Городской дом Робинов уже давно не был таким роскошным, как в бытность Кристофера ребёнком. Смерть отца – а это случилось вскоре после поступления Кристофера в школу-пансион – тяжким грузом легла на плечи мамы. Их финансовое положение пошатнулось. В основном по этой причине Кристофер и чувствовал себя в долгу перед Уинслоу. Они предложили ему работу, когда он был молодым и неопытным; они предоставили ему спасательный круг, благодаря которому его семья осталась на плаву.
Они с Эвелин переехали в этот дом, когда поженились. Но времена были тяжёлыми, и такие вещи, как отслоившаяся краска или сморщенные обои, отошли на второй план. Но, несмотря на это, Эвелин удалось сделать дом уютным и гостеприимным, и на какое-то время он даже стал местом, где можно было искренне повеселиться и провести вечер за оживлённой беседой. Но потом началась война, и всё изменилось.

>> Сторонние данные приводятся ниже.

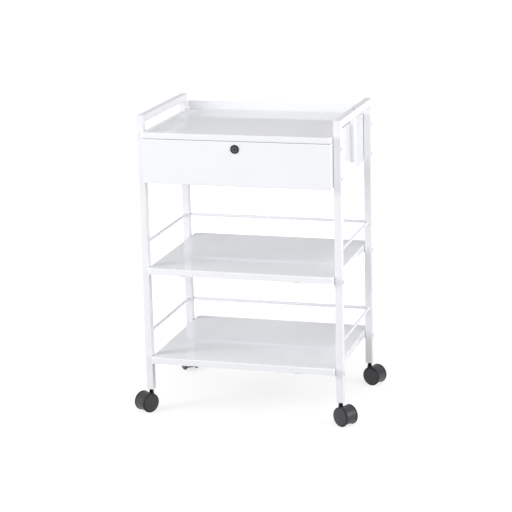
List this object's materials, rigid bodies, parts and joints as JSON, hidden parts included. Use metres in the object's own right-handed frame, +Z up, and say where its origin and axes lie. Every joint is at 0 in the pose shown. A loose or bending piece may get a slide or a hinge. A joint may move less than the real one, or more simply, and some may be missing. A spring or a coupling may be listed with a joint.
{
  "type": "utility trolley",
  "caption": "White steel utility trolley with a top tray, a lockable drawer, open shelves with guard rods, a lamp socket and twin-wheel swivel casters.",
  "frame": {"origin": "on the floor, under the middle of the four posts", "axes": "+Z up, -Y to the front, where the drawer opens, +X to the right seen from the front"},
  "size_m": [0.6399, 0.4563, 0.8385],
  "materials": {
    "white_powder_coat": "semi-gloss white powder coat on steel tube and sheet",
    "white_gloss_coat": "high-gloss white powder coat on sheet steel",
    "nickel_plated_steel": "nickel plated button-head bolts",
    "zinc_plated_steel": "bright zinc plate",
    "blackened_steel": "black zinc plated caster stem",
    "black_plastic": "moulded black polyethylene",
    "lock_black": "black painted zinc casting",
    "lock_grey": "dark grey key plug",
    "white_nylon": "natural nylon rollers",
    "caster_grey_nylon": "moulded charcoal grey nylon",
    "axle_steel": "drawn steel axle"
  },
  "bodies": {
    "root": {"left_front_post": "white_powder_coat", "left_rear_post": "white_powder_coat", "left_top_rail": "white_powder_coat", "right_front_post": "white_powder_coat", "right_rear_post": "white_powder_coat", "right_top_rail": "white_powder_coat", "upper_left_rod": "white_powder_coat", "upper_right_rod": "white_powder_coat", "upper_back_rod": "white_powder_coat", "lower_left_rod": "white_powder_coat", "lower_right_rod": "white_powder_coat", "lower_back_rod": "white_powder_coat", "upper_shelf_channels": "white_powder_coat", "lower_shelf_channels": "white_powder_coat", "lock_catch": "white_powder_coat", "cabinet_runner_left": "white_powder_coat", "cabinet_runner_right": "white_powder_coat", "lamp_socket": "white_powder_coat", "cabinet_left_side": "white_powder_coat", "cabinet_right_side": "white_powder_coat", "cabinet_back_panel": "white_powder_coat", "upper_shelf": "white_gloss_coat", "lower_shelf": "white_gloss_coat", "top_tray": "white_gloss_coat", "frame_bolts": "nickel_plated_steel", "frame_nuts": "zinc_plated_steel", "cabinet_roller_pins": "zinc_plated_steel", "caster_stems": "blackened_steel", "frame_washers": "black_plastic", "post_inserts": "black_plastic"},
    "drawer": {"drawer_front": "white_gloss_coat", "drawer_box": "white_powder_coat", "drawer_screws": "zinc_plated_steel", "drawer_runner_left": "white_powder_coat", "drawer_runner_right": "white_powder_coat", "drawer_roller_pins": "zinc_plated_steel", "lock_body": "lock_black", "lock_nut": "zinc_plated_steel"},
    "key_plug": {"lock_plug": "lock_grey", "lock_cam": "zinc_plated_steel"},
    "cabinet_roller_left": {"cabinet_roller_left": "white_nylon"},
    "drawer_roller_left": {"drawer_roller_left": "white_nylon"},
    "cabinet_roller_right": {"cabinet_roller_right": "white_nylon"},
    "drawer_roller_right": {"drawer_roller_right": "white_nylon"},
    "caster_front_left": {"caster_hood_front_left": "caster_grey_nylon", "caster_axle_front_left": "axle_steel"},
    "wheel_front_left_left": {"caster_wheel_front_left_left": "caster_grey_nylon"},
    "wheel_front_left_right": {"caster_wheel_front_left_right": "caster_grey_nylon"},
    "caster_front_right": {"caster_hood_front_right": "caster_grey_nylon", "caster_axle_front_right": "axle_steel"},
    "wheel_front_right_left": {"caster_wheel_front_right_left": "caster_grey_nylon"},
    "wheel_front_right_right": {"caster_wheel_front_right_right": "caster_grey_nylon"},
    "caster_rear_left": {"caster_hood_rear_left": "caster_grey_nylon", "caster_axle_rear_left": "axle_steel"},
    "wheel_rear_left_left": {"caster_wheel_rear_left_left": "caster_grey_nylon"},
    "wheel_rear_left_right": {"caster_wheel_rear_left_right": "caster_grey_nylon"},
    "caster_rear_right": {"caster_hood_rear_right": "caster_grey_nylon", "caster_axle_rear_right": "axle_steel"},
    "wheel_rear_right_left": {"caster_wheel_rear_right_left": "caster_grey_nylon"},
    "wheel_rear_right_right": {"caster_wheel_rear_right_right": "caster_grey_nylon"}
  },
  "joints": [
    {"name": "drawer_slide", "type": "slide", "parent": "root", "child": "drawer", "axis": [0, -1, 0], "range_m": [0, 0.265]},
    {"name": "lock_turn", "type": "hinge", "parent": "drawer", "child": "key_plug", "pos_m": [0, -0.1903, 0.7589], "axis": [0, 1, 0], "range_deg": [0, 90]},
    {"name": "cabinet_roller_left_turn", "type": "hinge", "parent": "root", "child": "cabinet_roller_left", "pos_m": [-0.2555, -0.169, 0.7039], "axis": [1, 0, 0], "continuous": true},
    {"name": "drawer_roller_left_turn", "type": "hinge", "parent": "drawer", "child": "drawer_roller_left", "pos_m": [-0.2555, 0.133, 0.7039], "axis": [1, 0, 0], "continuous": true},
    {"name": "cabinet_roller_right_turn", "type": "hinge", "parent": "root", "child": "cabinet_roller_right", "pos_m": [0.2555, -0.169, 0.7039], "axis": [1, 0, 0], "continuous": true},
    {"name": "drawer_roller_right_turn", "type": "hinge", "parent": "drawer", "child": "drawer_roller_right", "pos_m": [0.2555, 0.133, 0.7039], "axis": [1, 0, 0], "continuous": true},
    {"name": "caster_swivel_front_left", "type": "hinge", "parent": "root", "child": "caster_front_left", "pos_m": [-0.273, -0.18, 0.0515], "axis": [0, 0, 1], "continuous": true},
    {"name": "wheel_spin_front_left_left", "type": "hinge", "parent": "caster_front_left", "child": "wheel_front_left_left", "pos_m": [-0.29291, -0.18846, 0.0275], "axis": [0.8358, -0.549, 0], "continuous": true},
    {"name": "wheel_spin_front_left_right", "type": "hinge", "parent": "caster_front_left", "child": "wheel_front_left_right", "pos_m": [-0.27285, -0.20163, 0.0275], "axis": [0.8358, -0.549, 0], "continuous": true},
    {"name": "caster_swivel_front_right", "type": "hinge", "parent": "root", "child": "caster_front_right", "pos_m": [0.273, -0.18, 0.0515], "axis": [0, 0, 1], "continuous": true},
    {"name": "wheel_spin_front_right_left", "type": "hinge", "parent": "caster_front_right", "child": "wheel_front_right_left", "pos_m": [0.2818, -0.19976, 0.0275], "axis": [0.5344, 0.8453, 0], "continuous": true},
    {"name": "wheel_spin_front_right_right", "type": "hinge", "parent": "caster_front_right", "child": "wheel_front_right_right", "pos_m": [0.29463, -0.17948, 0.0275], "axis": [0.5344, 0.8453, 0], "continuous": true},
    {"name": "caster_swivel_rear_left", "type": "hinge", "parent": "root", "child": "caster_rear_left", "pos_m": [-0.273, 0.18, 0.0515], "axis": [0, 0, 1], "continuous": true},
    {"name": "wheel_spin_rear_left_left", "type": "hinge", "parent": "caster_rear_left", "child": "wheel_rear_left_left", "pos_m": [-0.27538, 0.2015, 0.0275], "axis": [-0.766, -0.6428, 0], "continuous": true},
    {"name": "wheel_spin_rear_left_right", "type": "hinge", "parent": "caster_rear_left", "child": "wheel_rear_left_right", "pos_m": [-0.29376, 0.18608, 0.0275], "axis": [-0.766, -0.6428, 0], "continuous": true},
    {"name": "caster_swivel_rear_right", "type": "hinge", "parent": "root", "child": "caster_rear_right", "pos_m": [0.273, 0.18, 0.0515], "axis": [0, 0, 1], "continuous": true},
    {"name": "wheel_spin_rear_right_left", "type": "hinge", "parent": "caster_rear_right", "child": "wheel_rear_right_left", "pos_m": [0.28523, 0.16215, 0.0275], "axis": [0.373, 0.9278, 0], "continuous": true},
    {"name": "wheel_spin_rear_right_right", "type": "hinge", "parent": "caster_rear_right", "child": "wheel_rear_right_right", "pos_m": [0.29418, 0.18442, 0.0275], "axis": [0.373, 0.9278, 0], "continuous": true}
  ],
  "couplings": [
    {"joint": "cabinet_roller_left_turn", "follows": "drawer_slide", "rad_per_m": 100},
    {"joint": "drawer_roller_left_turn", "follows": "drawer_slide", "rad_per_m": 100},
    {"joint": "cabinet_roller_right_turn", "follows": "drawer_slide", "rad_per_m": 100},
    {"joint": "drawer_roller_right_turn", "follows": "drawer_slide", "rad_per_m": 100}
  ]
}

Поднимаясь по крутой лестнице, Кристофер грустно улыбнулся, когда проходил мимо висевшей на стене фотографии родителей. На ней они вдвоём радостно улыбались чему-то за кадром. На этом снимке они были абсолютно счастливы, а их расслабленные позы разительно отличались от той строгой зажатости, что он запомнил из детства. Не в первый раз он подумал: а вдруг Мадлен будет так же смотреть на фотографии своих родителей? Задастся ли она вопросом, почему они стали такими серьёзными?
Когда Кристофер подошёл к спальне дочери, у него промелькнула надежда: она уже могла уснуть и ему не придётся сообщать ей грустные новости. Но свет, льющийся из щели под дверью, и доносившееся из комнаты слабое бормотание убили на корню эту надежду. Постучав, он вошёл к Мадлен в комнату.

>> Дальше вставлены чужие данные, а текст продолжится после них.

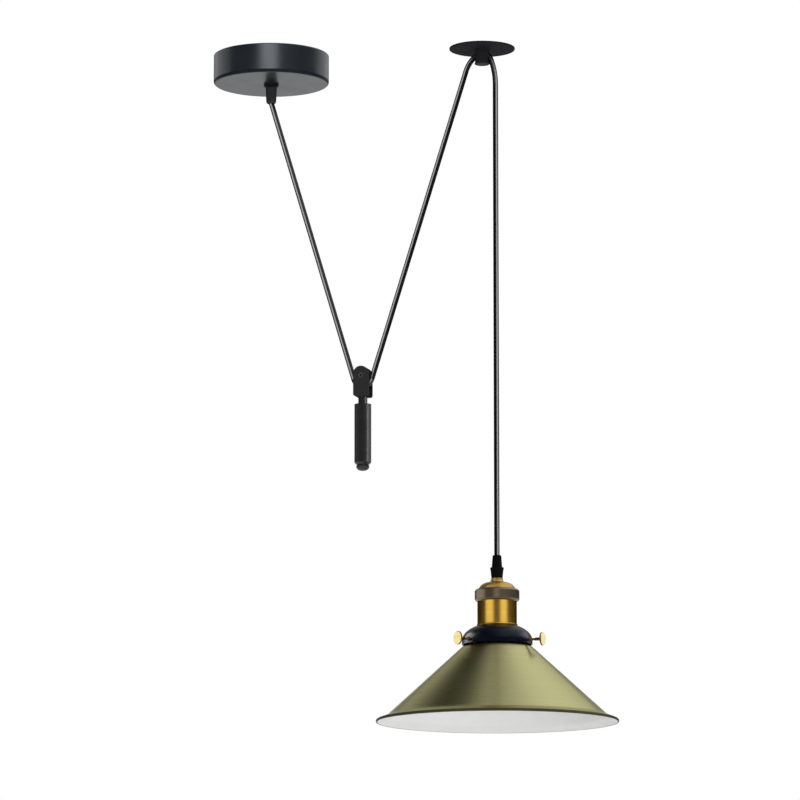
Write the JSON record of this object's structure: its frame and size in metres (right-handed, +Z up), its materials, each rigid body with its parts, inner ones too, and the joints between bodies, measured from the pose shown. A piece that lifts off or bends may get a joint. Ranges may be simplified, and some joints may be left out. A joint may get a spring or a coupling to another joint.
{
  "type": "rise and fall pendant",
  "caption": "Ceiling pendant with a conical metal shade on a flex that runs from a rose under a grooved counterweight wheel and over a ceiling guide, so the lamp rises and falls.",
  "frame": {"origin": "centre of the ceiling rose on the ceiling plane", "axes": "+Z up into the ceiling, +X from the rose towards the guide plate and lamp, -Y towards the front"},
  "size_m": [0.3768, 0.2216, 0.6297],
  "materials": {
    "rose_enamel": "satin",
    "zinc_steel": "satin",
    "grip_nylon": "satin",
    "gland_rubber": "matte",
    "terminal_plastic": "matte",
    "contact_brass": "satin",
    "core_brown": "satin",
    "core_blue": "satin",
    "core_green": "satin",
    "flex_sheath": "satin",
    "black_enamel": "satin",
    "wheel_plastic": "satin",
    "weight_steel": "satin",
    "screw_steel": "satin",
    "brushed_brass": "satin",
    "aged_brass": "satin",
    "bronze": "satin",
    "porcelain": "gloss",
    "gallery_gloss": "gloss",
    "shade_brass": "satin"
  },
  "bodies": {
    "ceiling": {"rose_cover": "rose_enamel", "rose_strap": "zinc_steel", "rose_grip_body": "grip_nylon", "rose_grip_locknut": "zinc_steel", "rose_grip_sleeve": "gland_rubber", "rose_grip_nut": "grip_nylon", "rose_terminal_block": "terminal_plastic", "rose_terminal_screws": "contact_brass", "rose_earth_screw": "contact_brass", "rose_core_live": "core_brown", "rose_core_neutral": "core_blue", "rose_core_earth": "core_green", "flex_rose_end": "flex_sheath", "flex_rose_strand": "flex_sheath", "flex_guide_strand": "flex_sheath", "flex_over_guide": "flex_sheath", "flex_drop": "flex_sheath", "guide_plate": "black_enamel", "guide_post": "black_enamel", "guide_post_screws": "screw_steel", "guide_pin": "screw_steel"},
    "lamp": {"flex_lamp_end": "flex_sheath", "lamp_grip_nut": "grip_nylon", "lamp_grip_sleeve": "gland_rubber", "lamp_grip_body": "grip_nylon", "holder_nipple": "contact_brass", "holder_nipple_nut": "contact_brass", "holder_cap": "aged_brass", "holder_collar": "bronze", "holder_shell": "brushed_brass", "holder_insert": "porcelain", "holder_screw_shell": "contact_brass", "holder_contact": "contact_brass", "holder_terminals": "contact_brass", "lamp_core_live": "core_brown", "lamp_core_neutral": "core_blue", "lamp_core_earth": "core_green", "gallery": "gallery_gloss", "gallery_ring": "black_enamel", "gallery_bosses": "contact_brass", "shade": "shade_brass"},
    "weight": {"weight_fork": "weight_steel", "weight_axle": "screw_steel", "weight_stem": "screw_steel", "weight_cylinder": "weight_steel", "weight_end_bolt": "screw_steel", "flex_under_wheel": "flex_sheath"},
    "weight_wheel": {"weight_wheel": "wheel_plastic"},
    "guide_roller": {"guide_roller": "wheel_plastic"},
    "thumbscrew_1": {"thumbscrew_1": "brushed_brass"},
    "thumbscrew_2": {"thumbscrew_2": "brushed_brass"},
    "thumbscrew_3": {"thumbscrew_3": "brushed_brass"}
  },
  "joints": [
    {"name": "lamp_slide", "type": "slide", "parent": "ceiling", "child": "lamp", "axis": [0, 0, 1], "range_m": [-0.25, 0.2], "deforming": ["flex_drop"]},
    {"name": "weight_slide", "type": "slide", "parent": "ceiling", "child": "weight", "axis": [0, 0, 1], "range_m": [-0.11, 0.135], "deforming": ["flex_rose_strand", "flex_guide_strand"]},
    {"name": "wheel_spin", "type": "hinge", "parent": "weight", "child": "weight_wheel", "pos_m": [0.0874, 0, -0.3071], "axis": [0.1045, 0.9945, 0], "range_deg": [-900, 720]},
    {"name": "roller_spin", "type": "hinge", "parent": "ceiling", "child": "guide_roller", "pos_m": [0.1996, 0, -0.0102], "axis": [0, 1, 0], "range_deg": [-2300, 2850]},
    {"name": "thumbscrew_1_slide", "type": "slide", "parent": "lamp", "child": "thumbscrew_1", "axis": [-0.7071, -0.7071, 0], "range_m": [0, 0.003]},
    {"name": "thumbscrew_2_slide", "type": "slide", "parent": "lamp", "child": "thumbscrew_2", "axis": [0.9659, -0.2588, 0], "range_m": [0, 0.003]},
    {"name": "thumbscrew_3_slide", "type": "slide", "parent": "lamp", "child": "thumbscrew_3", "axis": [-0.2588, 0.9659, 0], "range_m": [0, 0.003]}
  ],
  "couplings": [
    {"joint": "weight_slide", "follows": "lamp_slide", "ratio": -0.53},
    {"joint": "wheel_spin", "follows": "lamp_slide", "rad_per_m": 58.889},
    {"joint": "roller_spin", "follows": "lamp_slide", "rad_per_m": -192.31}
  ]
}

Девчушка сидела в кровати. Очевидно, она собиралась ложиться спать, но что-то её отвлекло. Он взглянул на стоявшую перед ней большую коробку, и разбросанное по одеялу содержимое этой коробки, и неподдельный восторг в глазах дочери – и ему тут же стало ясно, что именно.
– Что это у тебя? – спросил Кристофер.
Мадлен подняла на него глаза, напуганная неожиданным появлением папы. Она виновато зарделась – с нежным румянцем её ангельские щёчки стали ещё милее.
– О, это твоё, – ответила она смущённо. – Я нашла это на чердаке. Там настоящий клад твоих детских вещей.
Подойдя поближе, Кристофер выпучил глаза. Эта коробка, которую он принял за совершенно обычную и ничем не примечательную, оказалась коробкой сокровищ из его детства. Именно её он собрал тем злосчастным утром, когда они покинули загородный дом. Как же он мог про неё забыть? Среди предметов, которые Мадлен разбросала по кровати, он обнаружил гладкие речные камушки, палочки и несколько рисунков – его наивные детские наброски поблёкли с годами. Мадлен наклонилась и взяла небольшой мешочек. Тот развязался, и на одеяло посыпались маленькие коричневые жёлуди.
– Волшебные жёлуди, – вырвалось у Кристофера. Он потряс головой и быстро исправился: – То есть просто жёлуди. Ничего особенного. Разве ты не должна заниматься чем-то более полезным? – спросил он.